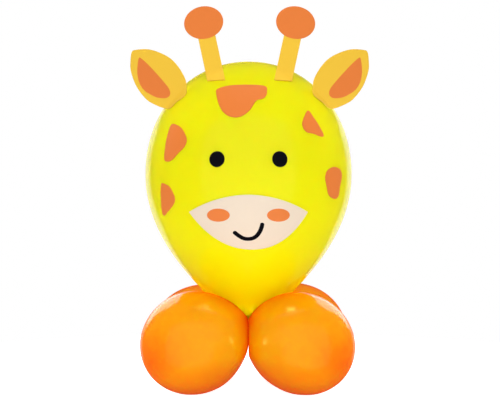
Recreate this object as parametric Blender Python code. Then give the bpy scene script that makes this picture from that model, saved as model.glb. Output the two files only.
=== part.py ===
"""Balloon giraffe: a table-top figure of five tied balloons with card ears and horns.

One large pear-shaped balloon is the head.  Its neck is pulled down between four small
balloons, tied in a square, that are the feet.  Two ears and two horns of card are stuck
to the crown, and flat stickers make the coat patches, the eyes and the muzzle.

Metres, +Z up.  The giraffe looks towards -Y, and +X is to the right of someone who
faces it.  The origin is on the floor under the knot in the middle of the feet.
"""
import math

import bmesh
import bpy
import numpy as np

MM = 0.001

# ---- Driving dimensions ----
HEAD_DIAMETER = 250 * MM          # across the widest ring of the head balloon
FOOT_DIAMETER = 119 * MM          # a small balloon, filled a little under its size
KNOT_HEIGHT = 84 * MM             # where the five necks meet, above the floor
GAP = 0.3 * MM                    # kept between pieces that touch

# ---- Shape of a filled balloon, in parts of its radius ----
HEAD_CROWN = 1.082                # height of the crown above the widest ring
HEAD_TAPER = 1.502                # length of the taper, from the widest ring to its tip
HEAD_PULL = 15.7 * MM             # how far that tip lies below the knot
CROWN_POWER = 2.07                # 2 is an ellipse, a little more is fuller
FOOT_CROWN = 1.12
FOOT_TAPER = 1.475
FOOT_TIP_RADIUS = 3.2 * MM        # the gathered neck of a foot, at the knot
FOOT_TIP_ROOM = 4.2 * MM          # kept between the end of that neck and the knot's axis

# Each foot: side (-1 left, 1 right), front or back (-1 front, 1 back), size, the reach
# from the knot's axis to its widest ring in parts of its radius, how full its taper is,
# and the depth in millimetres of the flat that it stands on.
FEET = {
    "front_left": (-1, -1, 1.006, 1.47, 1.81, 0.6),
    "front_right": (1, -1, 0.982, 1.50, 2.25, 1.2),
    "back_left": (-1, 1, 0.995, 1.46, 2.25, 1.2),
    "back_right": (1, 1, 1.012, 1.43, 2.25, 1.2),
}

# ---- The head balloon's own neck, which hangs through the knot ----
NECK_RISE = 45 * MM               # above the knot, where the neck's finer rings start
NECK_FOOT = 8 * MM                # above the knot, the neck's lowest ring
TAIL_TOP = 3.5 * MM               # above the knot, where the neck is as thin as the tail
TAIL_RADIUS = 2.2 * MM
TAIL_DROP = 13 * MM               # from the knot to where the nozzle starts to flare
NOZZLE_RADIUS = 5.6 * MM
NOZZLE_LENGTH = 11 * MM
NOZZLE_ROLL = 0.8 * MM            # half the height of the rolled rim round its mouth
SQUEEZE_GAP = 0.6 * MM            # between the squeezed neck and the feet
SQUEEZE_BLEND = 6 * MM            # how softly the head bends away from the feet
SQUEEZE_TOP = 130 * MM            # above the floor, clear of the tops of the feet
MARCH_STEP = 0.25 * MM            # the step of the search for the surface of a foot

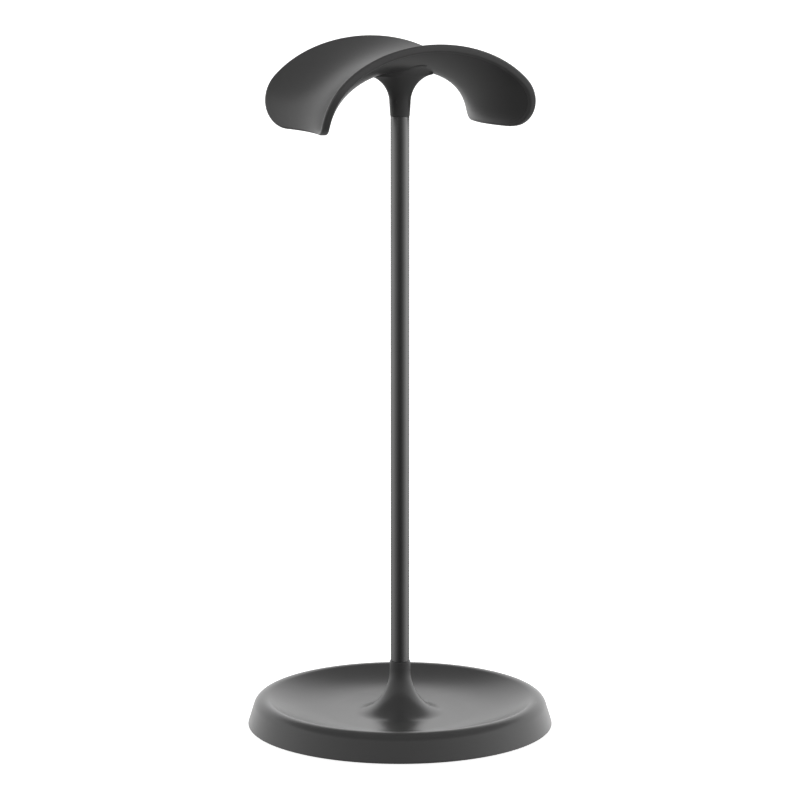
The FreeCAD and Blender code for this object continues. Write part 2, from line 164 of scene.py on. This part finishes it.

[TASK PROMPT]: Please reproduce the entire listing, exactly as shown.

[REPLY TO THE EXERCISE]:
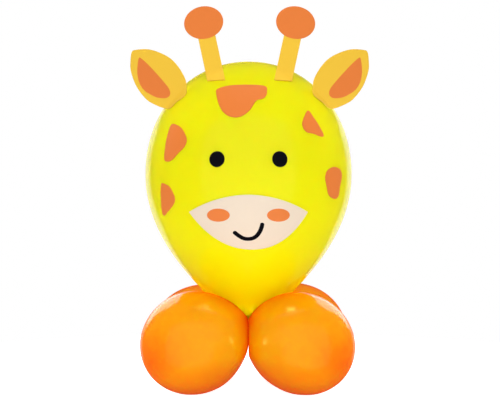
Recreate this object as parametric Blender Python code. Then give the bpy scene script that makes this picture from that model, saved as model.glb. Output the two files only.
=== part.py ===
"""Balloon giraffe: a table-top figure of five tied balloons with card ears and horns.

One large pear-shaped balloon is the head.  Its neck is pulled down between four small
balloons, tied in a square, that are the feet.  Two ears and two horns of card are stuck
to the crown, and flat stickers make the coat patches, the eyes and the muzzle.

Metres, +Z up.  The giraffe looks towards -Y, and +X is to the right of someone who
faces it.  The origin is on the floor under the knot in the middle of the feet.
"""
import math

import bmesh
import bpy
import numpy as np

MM = 0.001

# ---- Driving dimensions ----
HEAD_DIAMETER = 250 * MM          # across the widest ring of the head balloon
FOOT_DIAMETER = 119 * MM          # a small balloon, filled a little under its size
KNOT_HEIGHT = 84 * MM             # where the five necks meet, above the floor
GAP = 0.3 * MM                    # kept between pieces that touch

# ---- Shape of a filled balloon, in parts of its radius ----
HEAD_CROWN = 1.082                # height of the crown above the widest ring
HEAD_TAPER = 1.502                # length of the taper, from the widest ring to its tip
HEAD_PULL = 15.7 * MM             # how far that tip lies below the knot
CROWN_POWER = 2.07                # 2 is an ellipse, a little more is fuller
FOOT_CROWN = 1.12
FOOT_TAPER = 1.475
FOOT_TIP_RADIUS = 3.2 * MM        # the gathered neck of a foot, at the knot
FOOT_TIP_ROOM = 4.2 * MM          # kept between the end of that neck and the knot's axis

# Each foot: side (-1 left, 1 right), front or back (-1 front, 1 back), size, the reach
# from the knot's axis to its widest ring in parts of its radius, how full its taper is,
# and the depth in millimetres of the flat that it stands on.
FEET = {
    "front_left": (-1, -1, 1.006, 1.47, 1.81, 0.6),
    "front_right": (1, -1, 0.982, 1.50, 2.25, 1.2),
    "back_left": (-1, 1, 0.995, 1.46, 2.25, 1.2),
    "back_right": (1, 1, 1.012, 1.43, 2.25, 1.2),
}

# ---- The head balloon's own neck, which hangs through the knot ----
NECK_RISE = 45 * MM               # above the knot, where the neck's finer rings start
NECK_FOOT = 8 * MM                # above the knot, the neck's lowest ring
TAIL_TOP = 3.5 * MM               # above the knot, where the neck is as thin as the tail
TAIL_RADIUS = 2.2 * MM
TAIL_DROP = 13 * MM               # from the knot to where the nozzle starts to flare
NOZZLE_RADIUS = 5.6 * MM
NOZZLE_LENGTH = 11 * MM
NOZZLE_ROLL = 0.8 * MM            # half the height of the rolled rim round its mouth
SQUEEZE_GAP = 0.6 * MM            # between the squeezed neck and the feet
SQUEEZE_BLEND = 6 * MM            # how softly the head bends away from the feet
SQUEEZE_TOP = 130 * MM            # above the floor, clear of the tops of the feet
MARCH_STEP = 0.25 * MM            # the step of the search for the surface of a foot

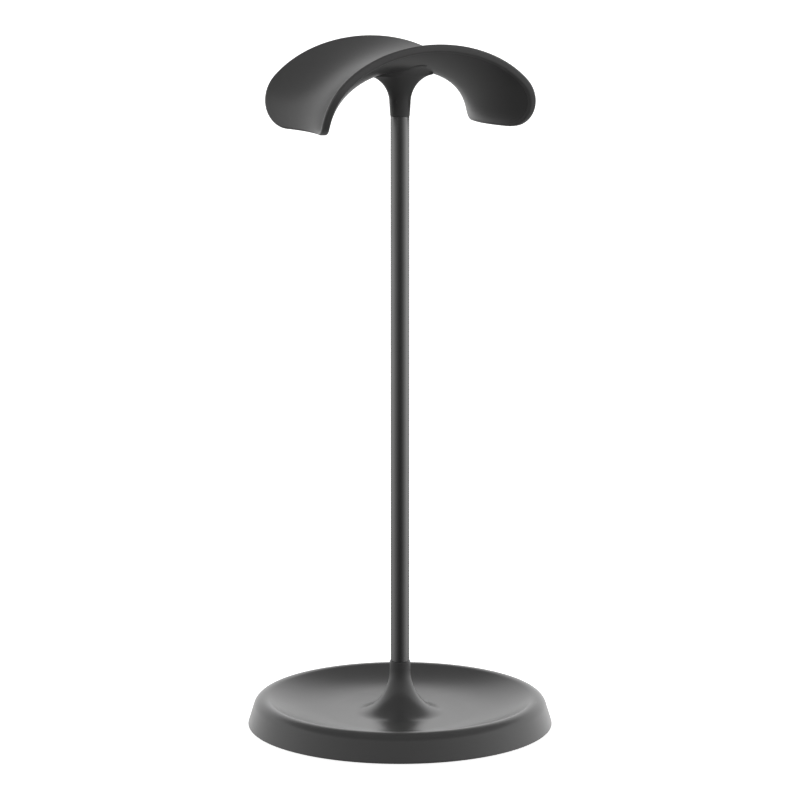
The FreeCAD and Blender code for this object continues. Write part 2, from line 164 of scene.py on. This part finishes it.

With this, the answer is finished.